> _Written problem_
Please set down exactly the lines of the listing below from the line containing "return low, high" through the line containing "return Vector((x *", both lines included, leaving out all other lines.

> _Recorded data_
□ □ □ □
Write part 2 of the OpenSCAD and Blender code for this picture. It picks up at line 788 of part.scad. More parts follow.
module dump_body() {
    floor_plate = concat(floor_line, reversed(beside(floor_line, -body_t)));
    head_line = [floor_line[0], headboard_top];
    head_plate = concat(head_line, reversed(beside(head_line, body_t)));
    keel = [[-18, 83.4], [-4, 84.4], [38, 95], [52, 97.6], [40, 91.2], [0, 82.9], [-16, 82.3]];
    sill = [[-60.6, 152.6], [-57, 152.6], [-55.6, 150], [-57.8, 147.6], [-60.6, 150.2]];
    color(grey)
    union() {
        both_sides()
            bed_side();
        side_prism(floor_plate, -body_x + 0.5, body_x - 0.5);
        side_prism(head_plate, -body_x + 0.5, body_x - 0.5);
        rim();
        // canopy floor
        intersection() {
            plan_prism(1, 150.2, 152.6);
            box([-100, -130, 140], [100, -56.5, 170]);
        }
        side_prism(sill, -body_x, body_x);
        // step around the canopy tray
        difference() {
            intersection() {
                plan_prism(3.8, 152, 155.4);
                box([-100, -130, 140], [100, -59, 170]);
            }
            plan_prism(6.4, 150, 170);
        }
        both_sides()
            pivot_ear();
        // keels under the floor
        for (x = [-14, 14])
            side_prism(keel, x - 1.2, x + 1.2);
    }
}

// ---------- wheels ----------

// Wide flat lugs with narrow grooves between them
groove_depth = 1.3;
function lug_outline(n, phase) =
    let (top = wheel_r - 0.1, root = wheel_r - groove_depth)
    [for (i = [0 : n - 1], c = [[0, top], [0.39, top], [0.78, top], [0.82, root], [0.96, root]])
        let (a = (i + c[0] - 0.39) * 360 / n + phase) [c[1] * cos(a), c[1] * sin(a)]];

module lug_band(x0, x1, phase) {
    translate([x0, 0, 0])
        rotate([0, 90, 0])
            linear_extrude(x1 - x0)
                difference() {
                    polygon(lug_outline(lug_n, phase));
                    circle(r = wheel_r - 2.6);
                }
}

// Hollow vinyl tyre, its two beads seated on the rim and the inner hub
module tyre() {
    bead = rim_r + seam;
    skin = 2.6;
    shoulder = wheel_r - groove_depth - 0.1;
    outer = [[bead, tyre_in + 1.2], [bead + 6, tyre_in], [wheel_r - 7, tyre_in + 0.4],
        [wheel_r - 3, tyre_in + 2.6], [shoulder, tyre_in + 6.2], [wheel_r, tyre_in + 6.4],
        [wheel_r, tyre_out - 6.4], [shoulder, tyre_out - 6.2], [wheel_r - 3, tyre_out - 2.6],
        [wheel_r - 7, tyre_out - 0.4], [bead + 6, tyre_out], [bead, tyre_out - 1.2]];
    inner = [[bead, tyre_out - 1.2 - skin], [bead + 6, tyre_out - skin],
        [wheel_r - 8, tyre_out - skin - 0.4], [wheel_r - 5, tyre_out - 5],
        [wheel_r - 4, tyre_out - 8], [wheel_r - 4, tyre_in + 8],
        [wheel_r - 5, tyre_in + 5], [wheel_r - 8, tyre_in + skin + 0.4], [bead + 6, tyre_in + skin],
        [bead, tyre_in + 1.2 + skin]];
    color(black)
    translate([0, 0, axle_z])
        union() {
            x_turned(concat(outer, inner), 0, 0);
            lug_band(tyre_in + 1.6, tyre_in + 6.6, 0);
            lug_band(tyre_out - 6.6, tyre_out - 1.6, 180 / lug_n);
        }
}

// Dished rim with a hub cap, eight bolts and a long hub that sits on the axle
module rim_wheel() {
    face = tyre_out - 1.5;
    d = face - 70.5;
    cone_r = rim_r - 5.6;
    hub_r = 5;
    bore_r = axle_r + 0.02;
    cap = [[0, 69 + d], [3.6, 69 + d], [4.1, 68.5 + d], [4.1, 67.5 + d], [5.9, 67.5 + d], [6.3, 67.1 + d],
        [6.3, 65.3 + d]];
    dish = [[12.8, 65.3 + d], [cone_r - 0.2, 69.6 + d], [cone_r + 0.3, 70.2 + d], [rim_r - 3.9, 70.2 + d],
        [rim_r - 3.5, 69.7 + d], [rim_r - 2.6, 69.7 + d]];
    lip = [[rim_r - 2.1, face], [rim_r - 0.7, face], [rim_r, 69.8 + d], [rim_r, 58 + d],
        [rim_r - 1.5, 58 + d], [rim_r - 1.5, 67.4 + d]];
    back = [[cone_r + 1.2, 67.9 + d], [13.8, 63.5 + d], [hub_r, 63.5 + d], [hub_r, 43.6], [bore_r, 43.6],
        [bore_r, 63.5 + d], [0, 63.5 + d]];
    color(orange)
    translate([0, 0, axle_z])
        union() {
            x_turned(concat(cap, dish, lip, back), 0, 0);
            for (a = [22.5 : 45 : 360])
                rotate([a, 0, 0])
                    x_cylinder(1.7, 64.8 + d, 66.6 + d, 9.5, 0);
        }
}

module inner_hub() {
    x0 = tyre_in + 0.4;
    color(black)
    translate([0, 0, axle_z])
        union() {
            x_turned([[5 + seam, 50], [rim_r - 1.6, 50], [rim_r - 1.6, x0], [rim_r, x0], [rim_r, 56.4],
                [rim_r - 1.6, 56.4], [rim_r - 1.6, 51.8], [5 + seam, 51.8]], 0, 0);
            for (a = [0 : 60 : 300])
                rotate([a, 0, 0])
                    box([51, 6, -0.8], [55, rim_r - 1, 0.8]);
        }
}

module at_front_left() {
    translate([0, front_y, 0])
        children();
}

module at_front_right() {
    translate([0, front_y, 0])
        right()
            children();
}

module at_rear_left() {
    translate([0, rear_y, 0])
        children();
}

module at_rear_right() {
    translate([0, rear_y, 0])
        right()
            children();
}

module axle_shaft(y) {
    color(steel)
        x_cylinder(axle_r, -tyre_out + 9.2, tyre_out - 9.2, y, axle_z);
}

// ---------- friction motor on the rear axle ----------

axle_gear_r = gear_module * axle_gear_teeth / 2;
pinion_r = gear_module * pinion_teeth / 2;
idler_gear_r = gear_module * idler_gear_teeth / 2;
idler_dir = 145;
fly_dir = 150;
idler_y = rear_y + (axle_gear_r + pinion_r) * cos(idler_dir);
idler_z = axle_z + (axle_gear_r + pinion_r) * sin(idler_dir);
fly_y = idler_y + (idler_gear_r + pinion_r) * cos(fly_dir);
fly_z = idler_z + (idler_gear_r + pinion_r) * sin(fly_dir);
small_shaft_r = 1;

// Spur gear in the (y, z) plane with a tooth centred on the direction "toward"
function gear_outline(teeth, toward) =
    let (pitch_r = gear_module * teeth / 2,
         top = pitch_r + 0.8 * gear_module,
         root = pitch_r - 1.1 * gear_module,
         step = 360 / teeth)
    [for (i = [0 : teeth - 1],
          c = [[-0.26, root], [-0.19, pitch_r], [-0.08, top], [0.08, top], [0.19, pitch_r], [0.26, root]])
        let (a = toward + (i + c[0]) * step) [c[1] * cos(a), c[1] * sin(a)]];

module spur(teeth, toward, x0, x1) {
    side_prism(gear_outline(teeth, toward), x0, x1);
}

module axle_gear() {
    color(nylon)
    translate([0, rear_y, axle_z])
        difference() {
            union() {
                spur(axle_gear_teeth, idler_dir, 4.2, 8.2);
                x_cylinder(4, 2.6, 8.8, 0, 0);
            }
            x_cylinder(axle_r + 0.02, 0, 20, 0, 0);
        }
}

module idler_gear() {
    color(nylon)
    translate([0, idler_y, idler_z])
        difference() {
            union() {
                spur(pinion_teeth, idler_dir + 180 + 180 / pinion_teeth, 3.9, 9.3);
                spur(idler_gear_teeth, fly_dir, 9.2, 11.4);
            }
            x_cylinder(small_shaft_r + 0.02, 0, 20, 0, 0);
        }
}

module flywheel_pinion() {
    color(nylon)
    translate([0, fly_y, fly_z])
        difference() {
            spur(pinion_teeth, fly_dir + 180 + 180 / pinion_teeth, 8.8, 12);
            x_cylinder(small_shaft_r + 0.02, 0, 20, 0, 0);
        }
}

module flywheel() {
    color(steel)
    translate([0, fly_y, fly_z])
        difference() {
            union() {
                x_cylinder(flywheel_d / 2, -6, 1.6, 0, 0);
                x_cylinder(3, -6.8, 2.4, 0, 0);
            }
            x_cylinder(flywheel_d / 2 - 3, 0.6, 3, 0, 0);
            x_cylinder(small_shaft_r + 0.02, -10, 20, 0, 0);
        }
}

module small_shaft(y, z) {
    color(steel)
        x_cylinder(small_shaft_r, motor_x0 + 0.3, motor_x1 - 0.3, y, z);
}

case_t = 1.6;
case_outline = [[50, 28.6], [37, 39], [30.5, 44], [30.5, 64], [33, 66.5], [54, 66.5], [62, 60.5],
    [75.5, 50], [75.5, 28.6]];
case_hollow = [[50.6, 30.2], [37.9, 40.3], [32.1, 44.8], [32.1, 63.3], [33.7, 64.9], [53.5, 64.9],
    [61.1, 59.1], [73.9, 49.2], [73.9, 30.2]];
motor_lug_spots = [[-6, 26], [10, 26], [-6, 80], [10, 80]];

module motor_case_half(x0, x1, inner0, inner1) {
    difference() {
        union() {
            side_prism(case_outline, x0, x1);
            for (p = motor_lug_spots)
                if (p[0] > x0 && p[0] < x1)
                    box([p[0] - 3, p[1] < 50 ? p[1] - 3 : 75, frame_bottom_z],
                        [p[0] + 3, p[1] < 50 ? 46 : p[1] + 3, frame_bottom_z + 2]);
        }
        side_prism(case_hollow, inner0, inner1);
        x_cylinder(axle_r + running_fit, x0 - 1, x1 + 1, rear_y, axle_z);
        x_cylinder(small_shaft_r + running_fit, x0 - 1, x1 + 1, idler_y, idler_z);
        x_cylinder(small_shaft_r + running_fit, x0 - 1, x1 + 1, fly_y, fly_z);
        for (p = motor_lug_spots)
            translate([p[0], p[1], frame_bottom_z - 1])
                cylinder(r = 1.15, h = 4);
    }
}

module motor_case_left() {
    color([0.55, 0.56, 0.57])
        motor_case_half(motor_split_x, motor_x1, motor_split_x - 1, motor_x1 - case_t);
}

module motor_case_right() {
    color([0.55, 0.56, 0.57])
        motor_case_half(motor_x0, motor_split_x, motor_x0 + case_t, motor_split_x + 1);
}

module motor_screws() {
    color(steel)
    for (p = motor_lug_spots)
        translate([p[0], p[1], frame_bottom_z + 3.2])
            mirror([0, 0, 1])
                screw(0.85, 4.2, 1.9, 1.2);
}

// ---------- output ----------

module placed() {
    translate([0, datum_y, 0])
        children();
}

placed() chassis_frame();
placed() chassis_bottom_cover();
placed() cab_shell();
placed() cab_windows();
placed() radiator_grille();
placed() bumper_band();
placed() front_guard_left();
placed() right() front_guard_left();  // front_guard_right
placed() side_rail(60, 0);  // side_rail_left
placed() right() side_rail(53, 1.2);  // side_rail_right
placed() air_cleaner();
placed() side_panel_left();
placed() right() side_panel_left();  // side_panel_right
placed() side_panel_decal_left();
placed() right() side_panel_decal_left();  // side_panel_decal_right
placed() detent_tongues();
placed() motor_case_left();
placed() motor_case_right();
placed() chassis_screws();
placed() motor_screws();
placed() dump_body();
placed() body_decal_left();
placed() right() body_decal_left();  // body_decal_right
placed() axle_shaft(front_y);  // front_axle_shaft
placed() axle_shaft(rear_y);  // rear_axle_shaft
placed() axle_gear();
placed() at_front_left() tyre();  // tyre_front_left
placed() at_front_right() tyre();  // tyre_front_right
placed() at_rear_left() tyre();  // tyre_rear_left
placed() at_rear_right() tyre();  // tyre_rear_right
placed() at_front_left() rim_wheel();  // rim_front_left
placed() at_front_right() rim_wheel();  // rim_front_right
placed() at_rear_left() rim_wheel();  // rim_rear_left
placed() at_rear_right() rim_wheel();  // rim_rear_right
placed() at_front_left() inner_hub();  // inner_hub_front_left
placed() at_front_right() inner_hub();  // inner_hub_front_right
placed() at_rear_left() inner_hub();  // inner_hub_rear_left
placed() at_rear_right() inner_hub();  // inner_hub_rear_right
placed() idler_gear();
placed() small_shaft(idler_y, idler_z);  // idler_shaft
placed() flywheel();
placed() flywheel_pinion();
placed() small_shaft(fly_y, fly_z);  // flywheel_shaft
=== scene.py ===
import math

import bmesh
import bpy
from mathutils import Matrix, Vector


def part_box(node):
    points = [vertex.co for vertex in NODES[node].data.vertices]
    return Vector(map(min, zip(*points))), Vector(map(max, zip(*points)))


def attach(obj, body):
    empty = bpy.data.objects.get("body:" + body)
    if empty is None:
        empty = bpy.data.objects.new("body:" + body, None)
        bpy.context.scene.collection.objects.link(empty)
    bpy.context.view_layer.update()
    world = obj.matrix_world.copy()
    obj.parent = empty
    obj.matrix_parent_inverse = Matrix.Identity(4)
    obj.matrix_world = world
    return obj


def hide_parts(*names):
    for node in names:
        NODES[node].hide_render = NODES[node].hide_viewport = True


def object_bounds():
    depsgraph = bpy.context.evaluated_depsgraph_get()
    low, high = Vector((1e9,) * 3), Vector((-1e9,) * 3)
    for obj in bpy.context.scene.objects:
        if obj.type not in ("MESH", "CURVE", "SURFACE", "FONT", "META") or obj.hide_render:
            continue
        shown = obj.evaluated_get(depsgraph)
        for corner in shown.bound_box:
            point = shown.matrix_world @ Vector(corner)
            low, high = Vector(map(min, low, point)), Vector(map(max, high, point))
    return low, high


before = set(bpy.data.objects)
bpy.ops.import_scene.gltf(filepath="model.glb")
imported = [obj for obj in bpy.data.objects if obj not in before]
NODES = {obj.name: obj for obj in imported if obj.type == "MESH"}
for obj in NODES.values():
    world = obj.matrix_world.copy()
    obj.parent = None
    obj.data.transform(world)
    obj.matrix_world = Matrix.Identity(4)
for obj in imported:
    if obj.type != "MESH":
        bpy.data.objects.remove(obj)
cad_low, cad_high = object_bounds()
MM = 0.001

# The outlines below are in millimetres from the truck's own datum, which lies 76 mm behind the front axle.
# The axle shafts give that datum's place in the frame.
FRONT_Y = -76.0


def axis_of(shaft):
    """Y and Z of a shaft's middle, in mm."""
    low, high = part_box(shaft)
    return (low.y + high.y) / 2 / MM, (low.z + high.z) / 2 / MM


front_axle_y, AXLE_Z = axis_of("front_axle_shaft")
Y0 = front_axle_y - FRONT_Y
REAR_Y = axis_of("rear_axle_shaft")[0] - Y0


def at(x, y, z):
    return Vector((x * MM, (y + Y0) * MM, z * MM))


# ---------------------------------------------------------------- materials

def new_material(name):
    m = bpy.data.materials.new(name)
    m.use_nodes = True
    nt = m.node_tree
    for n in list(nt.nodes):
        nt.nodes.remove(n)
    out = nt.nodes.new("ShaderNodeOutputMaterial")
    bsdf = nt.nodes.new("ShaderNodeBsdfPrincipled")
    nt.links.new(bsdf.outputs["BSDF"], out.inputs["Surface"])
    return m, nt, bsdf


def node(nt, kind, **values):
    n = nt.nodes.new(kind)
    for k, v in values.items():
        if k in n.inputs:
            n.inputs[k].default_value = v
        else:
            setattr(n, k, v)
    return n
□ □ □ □
> _Reply to the exercise_
    return low, high


before = set(bpy.data.objects)
bpy.ops.import_scene.gltf(filepath="model.glb")
imported = [obj for obj in bpy.data.objects if obj not in before]
NODES = {obj.name: obj for obj in imported if obj.type == "MESH"}
for obj in NODES.values():
    world = obj.matrix_world.copy()
    obj.parent = None
    obj.data.transform(world)
    obj.matrix_world = Matrix.Identity(4)
for obj in imported:
    if obj.type != "MESH":
        bpy.data.objects.remove(obj)
cad_low, cad_high = object_bounds()
MM = 0.001

# The outlines below are in millimetres from the truck's own datum, which lies 76 mm behind the front axle.
# The axle shafts give that datum's place in the frame.
FRONT_Y = -76.0


def axis_of(shaft):
    """Y and Z of a shaft's middle, in mm."""
    low, high = part_box(shaft)
    return (low.y + high.y) / 2 / MM, (low.z + high.z) / 2 / MM


front_axle_y, AXLE_Z = axis_of("front_axle_shaft")
Y0 = front_axle_y - FRONT_Y
REAR_Y = axis_of("rear_axle_shaft")[0] - Y0


def at(x, y, z):
    return Vector((x * MM, (y + Y0) * MM, z * MM))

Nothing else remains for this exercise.